By comparison, we may observe that a couple of other nation states have managed to not just survive, but thrive economically with virtually no benefit of available commercial natural resources.  In the case of Israel, they have somehow turned  a few acres of arid sand, surrounded by permanently hostile neighbors, into an oasis of economic activity.  In the case of Japan, a bunch of islands bereft of natural resources, they are nevertheless among the world’s pre-eminent industrial nations.  In neither one of these two examples are the poor, the elderly and the sick, pushed into lives of desperation and poverty.  Oddly, we only see this type of poverty and desperation in nations that subscribe to centralized control and planning as the form of government.  Think Cuba.

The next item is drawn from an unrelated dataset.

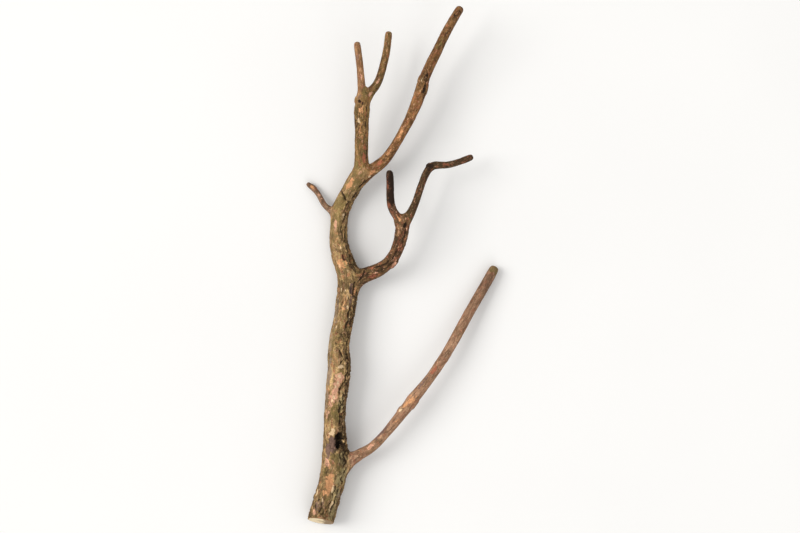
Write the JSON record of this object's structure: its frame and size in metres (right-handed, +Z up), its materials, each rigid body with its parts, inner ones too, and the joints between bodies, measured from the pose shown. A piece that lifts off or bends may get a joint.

In fact, throughout history, there are no examples of successful, centrally controlled, collective societies. None. Think of that.  We never hear of people risking their lives to get into nations such as Cuba, or Venezuela. Yet somehow, the notion that a benign and altruistic central authority represents the ideal form of government continues to be pushed to this day.  The historical failure of this mindset hasn’t quelled the ambitions of those that push for this dystopian oppression on an even larger scale.  Frighteningly, we see this impetus for  ‘world government’ coming from today’s ‘globalists’.  And therein lies the entire problem with people who have no sense of history and too much faith in unicorn theory.  They are like the slow kid in school that still answers 5, when asked the sum of  2 plus 2, despite having been told the correct answer 14 times.  In the absence of any successful precedent for their visions of a theoretical central bureaucracy manipulating the affairs of a nation-state, they cling to the idea that this time, it’s different.